Le 8 décembre 1982, Gabriel Garcia Marquez monte à la tribune de l'Académie suédoise recevoir son prix Nobel de littérature. L'auteur de Cent ans de solitude y livre un discours poignant sur son continent, dévasté par la colonisation puis déchiré par les dictatures, mais prêt à se relever.
....Devant cette réalité saisissante qui a dû paraître une utopie durant tout le temps humain, nous, les inventeurs de fables qui croyons tout, nous sentons le droit de croire qu’il n’est pas encore trop tard pour entreprendre la création de l’utopie contraire. Une utopie nouvelle et triomphante de la vie, où personne ne peut décider pour les autres de leur façon de mourir ; où l’amour prouve que la vérité et le bonheur sont possibles ; et où les races condamnées à cent ans de solitude ont, enfin et pour toujours, une deuxième chance sur terre. »

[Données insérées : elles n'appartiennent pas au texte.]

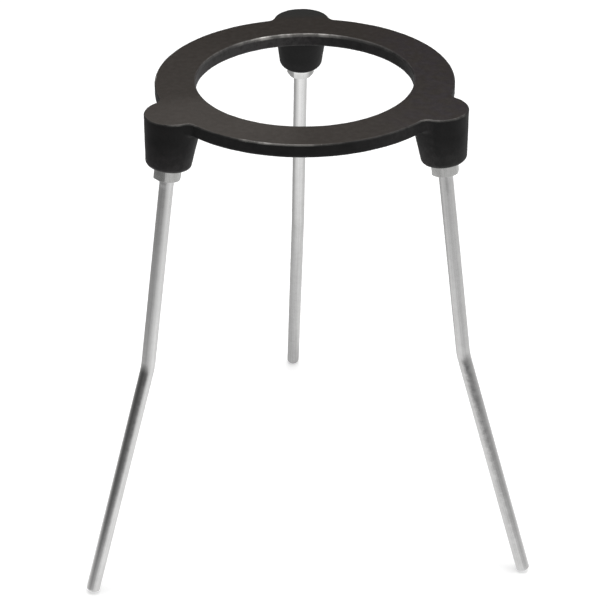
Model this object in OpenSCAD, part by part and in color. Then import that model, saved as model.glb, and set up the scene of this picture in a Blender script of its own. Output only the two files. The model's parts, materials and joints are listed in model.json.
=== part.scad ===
// Laboratory tripod stand: a cast-iron ring with three leaning bosses, on three bent
// steel rods that screw into the bosses and are locked there by hexagon nuts.
// Millimetres. Z is the ring's axis, the bench is z = 0 and the back leg points along +Y.
// Lists with three values are for the back, the left and the right leg, in that order.

/* [Stand] */
// Height of the ring's top face above the bench
stand_h = 216.8; // [190:0.2:250]

/* [Ring] */
// Outer diameter of the ring
ring_od = 124.4; // [120:0.2:135]
// Diameter of the opening
opening_d = 90.4; // [80:0.2:94]
// Thickness of the ring
ring_t = 6; // [4.5:0.1:7]
// Rounding of the casting's upper edges
top_edge_r = 0.7; // [0.4:0.1:1]
// Rounding of the ring's lower edges
low_edge_r = 1.4; // [0.8:0.1:1.8]
// Radius of the hollow corners between the ring and its bosses
web_r = 2.5; // [2:0.5:5]

/* [Bosses] */
// Distance from the ring's axis to where a boss's axis meets the top face
boss_pitch_r = 61.5; // [60:0.5:64]
// Diameter of a boss at the top face
boss_top_d = 24.4; // [22:0.1:27]
// Diameter of a boss at its lower end
boss_end_d = 18.5; // [16:0.1:20]
// Length of a boss along its axis
boss_len = 23.4; // [20:0.1:28]
// Rounding of a boss's lower edge
boss_edge_r = 2.2; // [1:0.2:3]

/* [Threads and nuts] */
// Outer diameter of the stud's thread
thread_d = 6; // [5.5:0.1:7]
// Length of the thread, from the rod's upper end
thread_len = 20; // [18:0.5:26]
// Gap all round a thread in its hole or nut
thread_gap = 0.05; // [0.02:0.01:0.15]
// Depth of the tapped hole in a boss
hole_depth = 17; // [16:0.5:18]
// Width of a nut across its flats
nut_af = 10.6; // [9:0.2:12]
// Height of a nut
nut_h = 5.2; // [4:0.2:6]
// Turn of each nut about its stud
nut_turn = [29, 52, 49]; // [0:1:60]

/* [Rods] */
// Diameter of the plain rod
rod_d = 5.9; // [4.5:0.1:6.6]
// Length of a rod from its upper end to the corner of its bend
upper_len = 103.5; // [90:0.5:125]
// Angle of the bend
bend_a = 10; // [4:0.5:15]
// Radius of the bend, at the middle of the rod
bend_r = 30; // [15:1:60]
// Swelling of the rod's radius where it is bent
bend_swell = 0.03; // [0.02:0.01:0.1]
// Bevel at the rod's ends
rod_bevel = 0.8; // [0.3:0.1:1.2]

/* [Setting of the legs] */
// Outward lean of each boss and stud
out_lean = [10.5, 9.3, 7.6]; // [5:0.1:12]
// Sideways lean of each boss and stud
side_lean = [1.1, 0.9, -0.4]; // [-3:0.1:3]
// Turn of each bend past the outward direction, where its thread locks
bend_turn = [2, 10, 3]; // [-20:1:20]
// Depth to which each stud is screwed into its boss
screw_in = [13.5, 11.5, 13.5]; // [11:0.5:16]

/* [Hidden] */
$fn = 96;

BACK = 0;
LEFT = 1;
RIGHT = 2;
leg_count = 3;
leg_dir = [for (i = [0 : leg_count - 1]) 90 + i * 360 / leg_count];

ring_r = ring_od / 2;
opening_r = opening_d / 2;
ring_w = ring_r - opening_r;
rod_r = rod_d / 2;
thread_r = thread_d / 2;
tapped_r = thread_r + thread_gap;

boss_top_r = boss_top_d / 2;
boss_end_r = boss_end_d / 2;
boss_taper = atan((boss_top_r - boss_end_r) / boss_len);
// The boss is drawn this far above the top face, which then cuts it off level
boss_over = boss_top_r;

// Length over which the thread fades out into the plain rod
thread_fade = 1.2;
// Angle of the drill's point
drill_point_a = 118;
nut_sides = 6;
// Angle of the bevel on a nut's corners
nut_bevel_a = 30;
// The bevel starts this far inside a nut's flats, so that it nicks them too
nut_bevel_in = 0.2;
// Depth and widening of the bevel at each mouth of a nut's thread
nut_mouth = 0.4;

// A rounding or hollow that would only graze a wall is set this far over it, to end in a clean line
graze = 0.06;
// The straight rod runs on into the bend by this much, so that they are one piece
bend_lap = 0.5;
// Clear of a wall or a face that a cut has to pass
past = 1;

color_iron = "#3b3936";
color_zinc = "#c3c5c6";
color_nut = "#b4b6b4";

// Where a boss meets the top face: an oval, from its axis outward and inward
function lobe_reach(i, way) =
    boss_top_r / ((1 + way * tan(boss_taper) * tan(out_lean[i])) * cos(out_lean[i]));
function lobe_r(i) = (lobe_reach(i, 1) + lobe_reach(i, -1)) / 2;
function lobe_pitch_r(i) = boss_pitch_r + (lobe_reach(i, 1) - lobe_reach(i, -1)) / 2;

// How far a millimetre of the stud, and of the rod below its bend, comes down
function stud_fall(i) = cos(side_lean[i]) * cos(out_lean[i]);
function foot_fall(i) =
    cos(bend_a) * stud_fall(i)
    - sin(bend_a) * cos(bend_turn[i]) * sin(out_lean[i])
    - sin(bend_a) * sin(bend_turn[i]) * sin(side_lean[i]) * cos(out_lean[i]);

// Length of rod that the bend takes up on each side of its corner
bend_reach = bend_r * tan(bend_a / 2);

// Distances along the stud's axis, from the top face
function stud_top(i) = boss_len - screw_in[i];
function bend_at(i) = stud_top(i) + upper_len;

// Length below the bend's corner that brings the rod's lowest edge to the bench
function lower_len(i) =
    (stand_h - bend_at(i) * stud_fall(i) - (rod_r - rod_bevel) * sin(acos(foot_fall(i))))
    / foot_fall(i);

// Turns to a leg's side of the ring, with x outward
module on_side(i) {
    rotate([0, 0, leg_dir[i]])
        children();
}

// Puts the top of a stud's axis on the top face, with the stud along -z
module on_stud(i) {
    on_side(i)
        translate([boss_pitch_r, 0, stand_h])
            rotate([side_lean[i], -out_lean[i], 0])
                children();
}

// Section of the ring: a flat bar w wide, its top at y = 0, with rounded edges
module bar_section(w) {
    difference() {
        translate([0, -ring_t])
            square([w, ring_t]);
        for (side = [0, 1])
            translate([side * w, 0])
                mirror([side, 0]) {
                    corner_cut(top_edge_r);
                    translate([0, -ring_t])
                        mirror([0, 1])
                            corner_cut(low_edge_r);
                }
    }
}

// What a rounding takes off a corner whose sides run along +x and -y
module corner_cut(r) {
    difference() {
        translate([-past, -r])
            square([r + past, r + past]);
        translate([r, -r])
            circle(r);
    }
}

module ring_bar() {
    translate([0, 0, stand_h])
        rotate_extrude()
            translate([opening_r, 0])
                bar_section(ring_w);
}

// Half section of a boss about its own axis
module boss_section() {
    arc_x = boss_end_r + boss_edge_r * (tan(boss_taper) - 1 / cos(boss_taper));
    arc_y = boss_edge_r - boss_len;
    over_r = boss_top_r + boss_over * tan(boss_taper);
    polygon([
        [0, boss_over],
        [over_r, boss_over],
        [arc_x + boss_edge_r * cos(boss_taper), arc_y - boss_edge_r * sin(boss_taper)],
        [arc_x, -boss_len],
        [0, -boss_len]
    ]);
    translate([arc_x, arc_y])
        circle(boss_edge_r);
}

// A tapered boss with a rounded lower edge, cut off level with the top face
module boss(i) {
    difference() {
        on_stud(i)
            rotate_extrude()
                boss_section();
        translate([0, 0, stand_h])
            cylinder(r = ring_od, h = ring_od);
        on_side(i)
            translate([lobe_pitch_r(i), 0, stand_h])
                rotate_extrude()
                    translate([lobe_r(i) + graze, 0])
                        mirror([1, 0])
                            corner_cut(top_edge_r);
    }
}

// Fills the corner between ring and boss on one side, with a hollow face
module web(i, side) {
    reach = web_r - graze;
    lobe_c = lobe_pitch_r(i);
    lobe_d = lobe_r(i) + reach;
    hollow_d = ring_r + reach;
    hollow_a = acos((hollow_d ^ 2 + lobe_c ^ 2 - lobe_d ^ 2) / (2 * hollow_d * lobe_c));
    hollow = hollow_d * [cos(hollow_a), side * sin(hollow_a)];
    to_lobe = ([lobe_c, 0] - hollow) / lobe_d;
    sunk = web_r + graze;
    on_side(i)
        translate([0, 0, stand_h])
            difference() {
                translate([0, 0, -ring_t])
                    linear_extrude(ring_t)
                        polygon([
                            [lobe_c, 0],
                            hollow * (1 - sunk / hollow_d),
                            hollow + to_lobe * sunk
                        ]);
                translate(hollow)
                    rotate_extrude()
                        difference() {
                            translate([0, -ring_t - past])
                                square([web_r + 2 * low_edge_r, ring_t + 2 * past]);
                            translate([web_r, 0])
                                bar_section(ring_w);
                        }
            }
}

// Blind hole for a stud, from the boss's lower end, with the drill's cone at its bottom
module tapped_hole() {
    translate([0, 0, -boss_len - past])
        cylinder(r = tapped_r, h = hole_depth + past);
    translate([0, 0, hole_depth - boss_len])
        cylinder(r1 = tapped_r, r2 = 0, h = tapped_r / tan(drill_point_a / 2));
}

module ring_head() {
    color(color_iron)
        difference() {
            union() {
                ring_bar();
                for (i = [BACK, LEFT, RIGHT]) {
                    boss(i);
                    for (side = [-1, 1])
                        web(i, side);
                }
            }
            for (i = [BACK, LEFT, RIGHT])
                on_stud(i)
                    tapped_hole();
        }
}

// Threaded stud and plain rod down to the start of the bend
module upper_rod(i) {
    top = -stud_top(i);
    fade = top - thread_len + thread_fade;
    bottom = bend_reach - bend_lap - bend_at(i);
    rotate_extrude()
        polygon([
            [0, top],
            [thread_r - rod_bevel, top],
            [thread_r, top - rod_bevel],
            [thread_r, fade],
            [rod_r, fade - thread_fade],
            [rod_r, bottom],
            [0, bottom]
        ]);
}

module rod_bend() {
    translate([bend_r, 0, bend_reach])
        rotate([90, 0, 0])
            rotate_extrude(angle = bend_a, start = 180)
                translate([bend_r, 0])
                    circle(rod_r + bend_swell);
}

// Plain rod from the end of the bend to the bevelled foot
module lower_rod(length) {
    top = bend_lap - bend_reach;
    rotate([0, -bend_a, 0])
        rotate_extrude()
            polygon([
                [0, top],
                [rod_r, top],
                [rod_r, rod_bevel - length],
                [rod_r - rod_bevel, -length],
                [0, -length]
            ]);
}

module leg(i) {
    color(color_zinc)
        on_stud(i) {
            upper_rod(i);
            translate([0, 0, -bend_at(i)])
                rotate([0, 0, bend_turn[i]]) {
                    rod_bend();
                    lower_rod(lower_len(i));
                }
        }
}

// Hexagon nut with bevelled corners, seated on the lower end of its boss
module nut(i) {
    corner_r = nut_af / 2 / cos(180 / nut_sides);
    face_r = nut_af / 2 - nut_bevel_in;
    bevel_h = (corner_r - face_r) * tan(nut_bevel_a);
    color(color_nut)
        on_stud(i)
            translate([0, 0, -boss_len - nut_h])
                rotate([0, 0, nut_turn[i]])
                    difference() {
                        intersection() {
                            cylinder(r = corner_r, h = nut_h, $fn = nut_sides);
                            rotate([0, 0, 90 / nut_sides])
                                rotate_extrude()
                                    polygon([
                                        [0, 0],
                                        [face_r, 0],
                                        [corner_r, bevel_h],
                                        [corner_r, nut_h - bevel_h],
                                        [face_r, nut_h],
                                        [0, nut_h]
                                    ]);
                        }
                        translate([0, 0, -past])
                            cylinder(r = tapped_r, h = nut_h + 2 * past);
                        for (end = [0, 1])
                            translate([0, 0, end * nut_h])
                                mirror([0, 0, end])
                                    cylinder(r1 = tapped_r + nut_mouth, r2 = tapped_r, h = nut_mouth);
                    }
}

ring_head();
leg(BACK);  // back_leg
leg(LEFT);  // left_leg
leg(RIGHT);  // right_leg
nut(BACK);  // back_nut
nut(LEFT);  // left_nut
nut(RIGHT);  // right_nut
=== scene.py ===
"""Dresses a laboratory tripod stand: a black cast-iron head on three zinc-plated rods.

Lengths are millimetres until a mesh is made, and angles are degrees. Z is the ring's
axis, the bench is z = 0 and the back leg points along +Y.
"""

import json
import logging
import math
from dataclasses import dataclass
from enum import Enum
from typing import Callable, Sequence

import bpy
import numpy as np
from mathutils import Matrix, Vector


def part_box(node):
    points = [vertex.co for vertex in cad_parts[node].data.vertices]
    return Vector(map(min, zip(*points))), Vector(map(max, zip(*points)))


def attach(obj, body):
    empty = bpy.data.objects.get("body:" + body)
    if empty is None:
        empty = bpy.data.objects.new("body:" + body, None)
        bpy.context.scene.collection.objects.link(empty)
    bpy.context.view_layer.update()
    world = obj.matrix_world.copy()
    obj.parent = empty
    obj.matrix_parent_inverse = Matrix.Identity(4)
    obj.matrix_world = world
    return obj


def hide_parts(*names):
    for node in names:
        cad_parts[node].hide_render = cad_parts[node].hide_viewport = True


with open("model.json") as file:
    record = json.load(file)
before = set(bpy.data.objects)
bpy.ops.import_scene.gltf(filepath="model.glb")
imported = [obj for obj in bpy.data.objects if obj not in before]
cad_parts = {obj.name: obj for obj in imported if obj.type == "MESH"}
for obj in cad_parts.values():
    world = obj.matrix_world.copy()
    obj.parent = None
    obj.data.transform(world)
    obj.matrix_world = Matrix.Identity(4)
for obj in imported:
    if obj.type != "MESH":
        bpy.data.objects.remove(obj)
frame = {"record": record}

log = logging.getLogger("tripod_stand")

Piece = bpy.types.Object
Tree = bpy.types.NodeTree
Socket = bpy.types.NodeSocket

MM = 0.001
BODY = "root"
HEX_SIDES = 6
QUARTER_TURN = 90.0
HALF_TURN = 180.0
FULL_TURN = 360.0
TINY = 1e-9
# Radii of the ring's two top rims
INNER_RIM = 45.2
OUTER_RIM = 62.2
# Blender's numbers for the colour sockets of a Mix node
MIX_INPUTS = (0, 6, 7)
MIX_OUTPUT = 2


class LegPlace(Enum):
    """The three sides of the ring that carry a leg."""

    BACK = 0
    LEFT = 1
    RIGHT = 2

    @property
    def word(self) -> str:
        """The place as node names spell it."""
        return self.name.lower()

    @property
    def direction(self) -> float:
        """Angle of the leg round the ring's axis, in degrees from +X."""
        return QUARTER_TURN + self.value * FULL_TURN / len(LegPlace)


class FinishSlot(Enum):
    """The record's material slots."""

    IRON = "black_iron"
    ROD = "zinc_rod"
    NUT = "zinc_nut"


# ---------------------------------------------------------------- small mathematics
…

Antonio Pigafetta, un navigateur florentin qui a accompagné Magellan lors du premier voyage autour du monde, a écrit lors de son passage par notre Amérique du Sud une chronique rigoureuse qui paraît cependant être une aventure de l’imagination. Il raconte qu’il a vu des cochons avec le nombril sur les hanches, des oiseaux sans griffe, dont les femelles couvaient dans le dos des mâles, et d’autres oiseaux, semblables à des pélicans sans langue au bec pareil à des cuillères. Il raconte qu’il a vu une créature animale avec une tête et des oreilles de mule, un corps de chameau, des pattes de cerf et un hennissement de cheval. Il raconte qu'ils ont mis le premier en Patagonie en face d’un miroir, et que ce géant exalté a perdu l’usage de la raison, effrayé par sa propre image.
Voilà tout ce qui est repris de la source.